Legally similar to a sole proprietorship, a partnership is a sharing of ownership between two or more parties. Partnerships are relatively easy to set up. Unlike a sole proprietor, additional funds may be easier to come by with more people involved in the venture. Partners share in the profits based on their initial agreement, and share the responsibilities for any liabilities or debts.
When entering into a partnership, it is extremely important to have a clear legal agreement executed and reviewed by an attorney to avoid problems or conflicts in the future. Decisions are generally shared, as are profits, which can lead to disagreements. And like a sole proprietorship, there may be tax implications that can affect your business in the future.
Generally speaking, incorporating your business creates a separate and unique entity for your business.
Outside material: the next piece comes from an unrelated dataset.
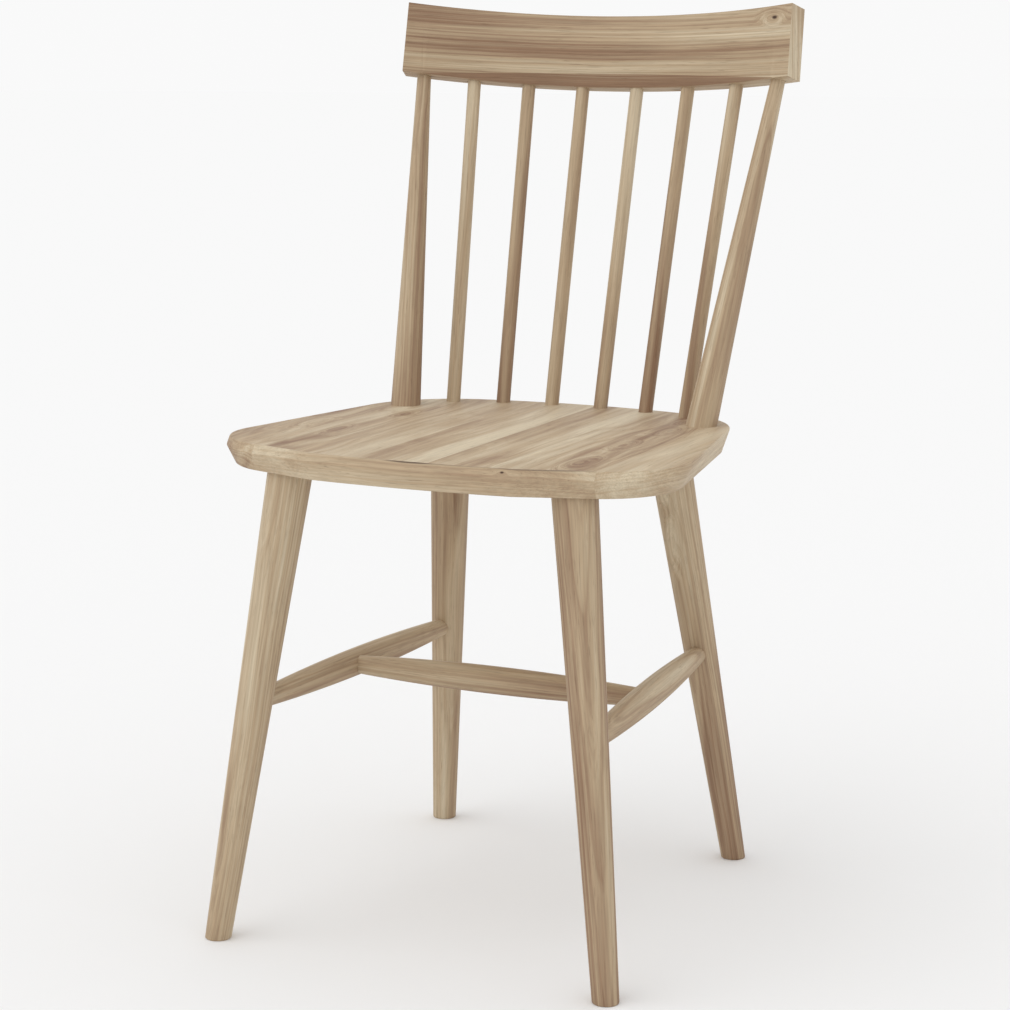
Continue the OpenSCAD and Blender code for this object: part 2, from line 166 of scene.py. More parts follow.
def oak_pattern_group():
    """The grain of oak: growth rings round the pith, brown streaks, pores and fibres."""
    group = bpy.data.node_groups.new("oak_grain", "ShaderNodeTree")
    face = group.interface
    face.new_socket("Vector", in_out="INPUT", socket_type="NodeSocketVector")
    for name, value in (("Brown", 0.5), ("Contrast", 1.0), ("Waviness", 1.0), ("Seed", 0.0),
                        ("Swirl", 0.0), ("KnotAndShade", 0.0)):
        socket = face.new_socket(name, in_out="INPUT", socket_type="NodeSocketFloat")
        socket.default_value = value
    face.new_socket("Color", in_out="OUTPUT", socket_type="NodeSocketColor")
    face.new_socket("Height", in_out="OUTPUT", socket_type="NodeSocketFloat")
    face.new_socket("Roughness", in_out="OUTPUT", socket_type="NodeSocketFloat")
    nodes, links = group.nodes, group.links
    given = nodes.new("NodeGroupInput").outputs
    result = nodes.new("NodeGroupOutput").inputs

    # Each piece is cut from its own place in the log.
    log_step = nodes.new("ShaderNodeCombineXYZ")
    log_step.inputs["Z"].default_value = 3.7
    step = vector_maths(nodes, links, "SCALE", log_step.outputs[0], given["Seed"])
    vector = vector_maths(nodes, links, "ADD", given["Vector"], step)

    # The grain wanders a few millimetres over a hand's length.
    wander_map = nodes.new("ShaderNodeMapping")
    wander_map.inputs["Scale"].default_value = (14.0, 14.0, 3.2)
    links.new(vector, wander_map.inputs["Vector"])
    wander = nodes.new("ShaderNodeTexNoise")
    wander.inputs["Scale"].default_value = 1.0
    wander.inputs["Detail"].default_value = 2.0
    links.new(wander_map.outputs["Vector"], wander.inputs["Vector"])
    centred = vector_maths(nodes, links, "SUBTRACT", wander.outputs["Color"], (0.5, 0.5, 0.5))
    reach = link_maths(nodes, links, "MULTIPLY", given["Waviness"], 0.016)
    wander_by = vector_maths(nodes, links, "SCALE", centred, reach)
    wandered = vector_maths(nodes, links, "ADD", vector, wander_by)

    # Round a knot the grain is pushed aside.
    aside = nodes.new("ShaderNodeCombineXYZ")
    push = link_maths(nodes, links, "MULTIPLY", given["Swirl"], 0.007)
    links.new(push, aside.inputs["X"])
    links.new(push, aside.inputs["Y"])
    grain = vector_maths(nodes, links, "ADD", wandered, aside.outputs[0])

    # Growth rings: distance from the pith, read by a one-way noise so that widths vary.
    flat = vector_maths(nodes, links, "MULTIPLY", grain, (1.0, 1.0, 0.006))
    radius = vector_maths(nodes, links, "LENGTH", flat)
    ring_place = link_maths(nodes, links, "MULTIPLY", radius, 420.0)
    ring_place = link_maths(nodes, links, "ADD", ring_place,
                            link_maths(nodes, links, "MULTIPLY", given["Seed"], 31.7))
    rings = nodes.new("ShaderNodeTexNoise")
    rings.noise_dimensions = "1D"
    rings.inputs["Scale"].default_value = 1.0
    rings.inputs["Detail"].default_value = 3.0
    rings.inputs["Roughness"].default_value = 0.6
    links.new(ring_place, rings.inputs["W"])
    ring_dark = ranged(nodes, links, rings.outputs["Fac"], 0.38, 0.66)

    # Broad pale and brown streaks, and the fine figure inside them.
    broad = stretched_noise(nodes, links, grain, 42.0, 2.2, 2.0, 0.5, 4.1)
    middle = stretched_noise(nodes, links, grain, 170.0, 4.5, 3.0, 0.55, 9.3)
    fibre = stretched_noise(nodes, links, grain, 800.0, 14.0, 3.0, 0.6, 2.2)
    pores = stretched_noise(nodes, links, grain, 1500.0, 42.0, 2.0, 0.5, 6.6)
    pore = ranged(nodes, links, pores, 0.60, 0.74)

    brown = link_maths(nodes, links, "MULTIPLY_ADD", broad, 1.5, -0.75)
    brown = link_maths(nodes, links, "ADD", brown, given["Brown"])
    brown = link_maths(nodes, links, "ADD", brown,
                       link_maths(nodes, links, "MULTIPLY_ADD", middle, 0.8, -0.40))
    brown = link_maths(nodes, links, "ADD", brown,
                       link_maths(nodes, links, "MULTIPLY_ADD", ring_dark, 0.26, -0.13))
    brown = link_maths(nodes, links, "MULTIPLY_ADD",
                       link_maths(nodes, links, "SUBTRACT", brown, 0.5), given["Contrast"], 0.5,
                       clamp=True)
    ramp = nodes.new("ShaderNodeValToRGB")
    ramp.color_ramp.elements[0].color = OAK_PALE
    ramp.color_ramp.elements[1].color = OAK_BROWN
    between = ramp.color_ramp.elements.new(0.5)
    between.color = OAK_MID
    links.new(brown, ramp.inputs["Fac"])
    fine = ranged(nodes, links, fibre, 0.3, 0.7, 0.89, 1.07)
    fine_colour = nodes.new("ShaderNodeCombineColor")
    for channel in fine_colour.inputs:
        links.new(fine, channel)
    coloured = mixed(nodes, links, 1.0, ramp.outputs["Color"], fine_colour.outputs["Color"],
                     "MULTIPLY")
    pore_share = link_maths(nodes, links, "MULTIPLY", pore, 0.42)
    coloured = mixed(nodes, links, pore_share, coloured, OAK_PORE)
    # Knot hearts darken towards the knot colour here, and so does the painted shade passed in
    # through the same input.
    coloured = mixed(nodes, links, given["KnotAndShade"], coloured, OAK_KNOT_AND_SHADE)
    links.new(coloured, result["Color"])

    height = link_maths(nodes, links, "SUBTRACT", link_maths(nodes, links, "MULTIPLY", fibre, 0.35),
                        link_maths(nodes, links, "MULTIPLY", pore, 0.8))
    height = link_maths(nodes, links, "ADD", height,
                        link_maths(nodes, links, "MULTIPLY", ring_dark, 0.15))
    links.new(height, result["Height"])
    rough = link_maths(nodes, links, "MULTIPLY_ADD", fibre, 0.18, 0.50)
    rough = link_maths(nodes, links, "ADD", rough, link_maths(nodes, links, "MULTIPLY", pore, 0.12))
    links.new(rough, result["Roughness"])
    return group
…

It creates a type of protection for the businessperson in that the corporation has the main responsibility for liabilities and debts (but note that there are still certain actions that can transfer some personal liability to the officers). Depending on income, corporations may be less in taxes than a sole proprietor. Corporations may have additional deduction opportunities, such as payment of benefits to employees and officers.
It may sound ideal, but incorporating takes time and money to accomplish. Corporation are more closely monitored by federal, state (and possibly local) agencies, and in general have more paperwork to comply with regulations. Again depending on income, taxes can be higher, and dividends paid to shareholders are not deductible, which could lead to double taxation.
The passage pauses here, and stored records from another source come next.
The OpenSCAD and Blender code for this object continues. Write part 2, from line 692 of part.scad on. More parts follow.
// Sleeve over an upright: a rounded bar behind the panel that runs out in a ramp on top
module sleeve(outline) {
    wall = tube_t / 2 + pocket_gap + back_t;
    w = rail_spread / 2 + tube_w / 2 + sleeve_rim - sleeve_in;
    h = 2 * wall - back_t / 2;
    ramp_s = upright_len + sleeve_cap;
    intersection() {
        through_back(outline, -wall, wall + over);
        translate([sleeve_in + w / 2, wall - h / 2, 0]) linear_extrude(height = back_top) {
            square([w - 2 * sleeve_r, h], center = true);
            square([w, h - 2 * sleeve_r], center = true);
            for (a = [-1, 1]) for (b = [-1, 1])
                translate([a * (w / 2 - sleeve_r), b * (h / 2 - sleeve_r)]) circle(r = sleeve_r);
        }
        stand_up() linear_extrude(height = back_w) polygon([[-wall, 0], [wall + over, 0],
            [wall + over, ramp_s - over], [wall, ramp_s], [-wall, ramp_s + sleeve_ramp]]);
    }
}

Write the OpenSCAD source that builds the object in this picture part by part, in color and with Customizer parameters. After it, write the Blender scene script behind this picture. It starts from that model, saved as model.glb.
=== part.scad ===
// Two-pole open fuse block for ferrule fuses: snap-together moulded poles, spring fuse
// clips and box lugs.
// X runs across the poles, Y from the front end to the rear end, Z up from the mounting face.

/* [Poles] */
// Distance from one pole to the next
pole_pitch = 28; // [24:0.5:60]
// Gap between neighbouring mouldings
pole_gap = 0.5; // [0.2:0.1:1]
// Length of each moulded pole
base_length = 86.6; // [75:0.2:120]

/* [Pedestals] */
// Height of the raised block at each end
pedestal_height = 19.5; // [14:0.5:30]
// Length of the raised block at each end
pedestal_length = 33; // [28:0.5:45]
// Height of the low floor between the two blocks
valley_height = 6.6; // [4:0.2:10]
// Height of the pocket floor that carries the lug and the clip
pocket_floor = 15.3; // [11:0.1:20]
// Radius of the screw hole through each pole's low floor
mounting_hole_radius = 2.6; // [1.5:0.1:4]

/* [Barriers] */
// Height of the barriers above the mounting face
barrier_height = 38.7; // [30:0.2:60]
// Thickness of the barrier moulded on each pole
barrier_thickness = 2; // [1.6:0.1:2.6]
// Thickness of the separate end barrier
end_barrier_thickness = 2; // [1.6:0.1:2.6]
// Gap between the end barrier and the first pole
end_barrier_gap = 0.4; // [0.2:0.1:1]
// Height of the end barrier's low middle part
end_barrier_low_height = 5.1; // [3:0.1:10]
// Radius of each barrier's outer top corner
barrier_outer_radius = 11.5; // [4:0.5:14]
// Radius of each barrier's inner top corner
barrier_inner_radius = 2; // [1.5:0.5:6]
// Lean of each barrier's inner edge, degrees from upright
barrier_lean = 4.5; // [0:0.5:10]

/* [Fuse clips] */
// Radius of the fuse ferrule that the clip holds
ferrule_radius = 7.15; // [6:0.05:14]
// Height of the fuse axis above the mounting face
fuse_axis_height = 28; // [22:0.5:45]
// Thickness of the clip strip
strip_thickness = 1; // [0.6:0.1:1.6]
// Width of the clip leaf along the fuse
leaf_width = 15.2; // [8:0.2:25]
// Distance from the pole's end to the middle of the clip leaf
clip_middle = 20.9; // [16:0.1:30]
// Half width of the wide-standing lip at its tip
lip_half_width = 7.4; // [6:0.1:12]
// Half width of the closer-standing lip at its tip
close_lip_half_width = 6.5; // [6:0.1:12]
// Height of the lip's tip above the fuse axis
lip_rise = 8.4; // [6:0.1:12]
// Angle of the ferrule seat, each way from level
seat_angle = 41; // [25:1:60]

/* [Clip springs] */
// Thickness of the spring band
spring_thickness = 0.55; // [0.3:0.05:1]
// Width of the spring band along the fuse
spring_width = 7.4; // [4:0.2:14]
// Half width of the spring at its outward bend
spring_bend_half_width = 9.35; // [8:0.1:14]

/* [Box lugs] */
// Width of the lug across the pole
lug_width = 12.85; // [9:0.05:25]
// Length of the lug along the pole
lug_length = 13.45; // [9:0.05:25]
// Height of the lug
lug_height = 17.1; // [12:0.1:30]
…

Limited Liability Corporations (LLCs)
LLCs are attractive because they allow the business and its owners to reap some of the benefits of both sole proprietorships/partnerships and corporation. As with a corporation, owners have limited personal liability for the business liabilities and debts. Profit and loss can be allocated differently than the ownership percentages. IRS rules allow for LLCs to choose their tax structure – either sole proprietorship/partnership rates, or corporate rates.
LLCs are more complicated to establish than sole proprietorships or partnerships. As it is a relatively new concept in the business world, state laws vary and may not always reflect federal tax changes in a timely manner. LLCs are limited to enjoying only two of the four characteristics that define corporations.
Unless your business venture is extremely simple and uncomplicated, you may want to contact your certified public accountant and/or attorney to assist you in making the right decision as to how to classify your business. Investing in professional advice in the beginning can save a lot of headaches down the road.